__Exercise instructions__:
Please start at the first line of the records beneath and quote each line exactly, ending with the line containing "is the water.".

__Supplied material__:
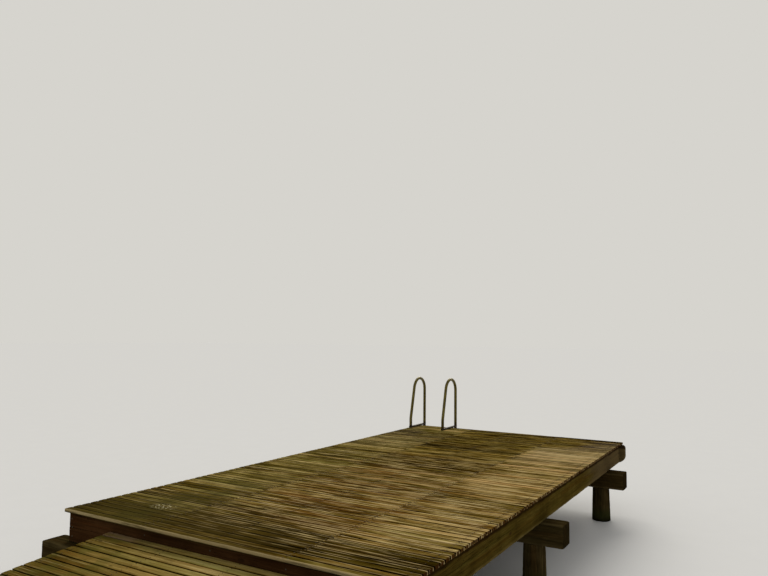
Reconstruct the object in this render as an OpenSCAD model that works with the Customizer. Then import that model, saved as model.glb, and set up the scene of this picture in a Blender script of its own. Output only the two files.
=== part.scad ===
// Wooden bathing jetty: a boarded platform on piled bents, reached by a sloping
// gangway one step lower, with a bent-tube ladder at its far left corner.
// X runs across, Y runs out from the shore and Z runs up. Z = 0 is the water.

/* [Platform] */
// Length of the platform, near edge to far edge
platform_l = 6000; // [4500:50:7000]
// Width of the platform
platform_w = 3045; // [2600:5:3600]
// Height of the platform's deck above the water
deck_top_z = 850; // [820:10:1200]
// Reach of the boards past the frame's outer faces
overhang = 30; // [5:1:40]

/* [Deck boards] */
// Width of a platform board
board_w = 70; // [60:1:120]
// Width of a gangway board
gangway_board_w = 95; // [70:1:140]
// Thickness of all boards
board_t = 28; // [21:1:36]
// Chamfer along a board's upper edges
board_arris = 4; // [1:0.5:8]
// Gap aimed at between boards, evened out over the length
board_gap = 5; // [3:0.5:10]
// Width of the left row of platform boards, up to its butt joints
left_row_w = 900; // [600:10:1100]
// Width of the right row of platform boards, up to its butt joints
right_row_w = 845; // [600:5:1100]
// Gap between boards' ends at a butt joint
end_gap = 4; // [2:0.5:8]

/* [Platform frame] */
// Depth of the platform's beams
beam_h = 225; // [190:5:260]
// Thickness of the platform's beams
beam_t = 75; // [50:1:100]
// Reach of the far beam's ends past the deck's sides
far_beam_over = 40; // [10:1:80]
// Radius of the far beam's sawn lower corners
far_beam_low_r = 90; // [30:1:120]
// Radius of the far beam's sawn upper corners
far_beam_top_r = 40; // [10:1:60]

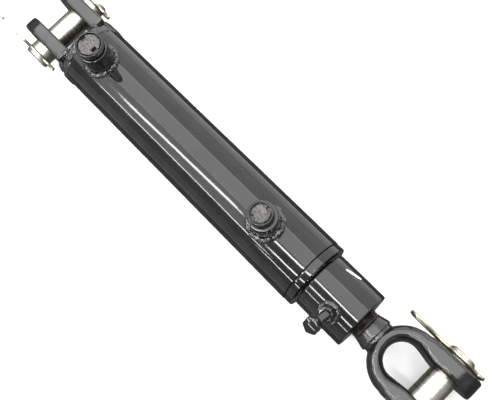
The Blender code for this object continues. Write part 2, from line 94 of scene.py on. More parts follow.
PIN_HOLE_RADIUS = PIN_RADIUS + 0.0005
BOSS_RADIUS = (span("base_port_boss", 0)[1] - span("base_port_boss", 0)[0]) / 2
BOSS_TOP = span("base_port_boss", 2)[1]

PORT_PITCH = 0.0015875              # thread in the port bosses and on their plugs
BOLT_PITCH = 0.00125
BOLT_HOLE_RADIUS = 0.0044
STUD_RADIUS, STUD_PITCH = 0.0135, 0.00212
SHOULDER = SEAM + 0.0650            # where the yoke's thread ends and its collar begins

BOLT_JOINT = next(joint for joint in frame["joints"] if joint["name"] == "lock_bolt_turn")
BOLT_X = BOLT_JOINT["pos_m"][0] - ORIGIN.x
BOLT_TILT = math.atan2(-BOLT_JOINT["axis"][1], BOLT_JOINT["axis"][2])

UPRIGHT = Matrix.Rotation(-math.pi / 2, 4, "Y")     # turns a solid made about X to stand along Z
ACROSS = Matrix.Rotation(math.pi / 2, 4, "Z")       # and to lie along Y
BOLT = BASE @ Matrix.Translation((BOLT_X, 0, 0)) @ Matrix.Rotation(BOLT_TILT, 4, "X")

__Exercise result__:
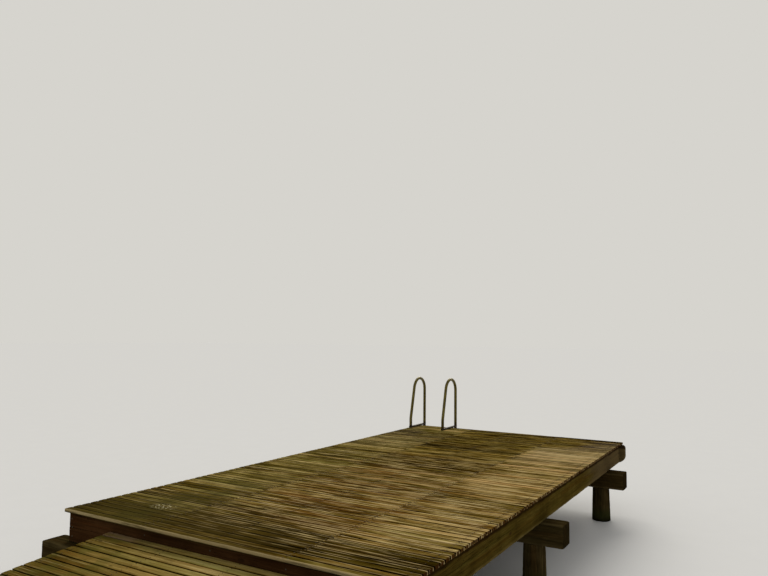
Reconstruct the object in this render as an OpenSCAD model that works with the Customizer. Then import that model, saved as model.glb, and set up the scene of this picture in a Blender script of its own. Output only the two files.
=== part.scad ===
// Wooden bathing jetty: a boarded platform on piled bents, reached by a sloping
// gangway one step lower, with a bent-tube ladder at its far left corner.
// X runs across, Y runs out from the shore and Z runs up. Z = 0 is the water.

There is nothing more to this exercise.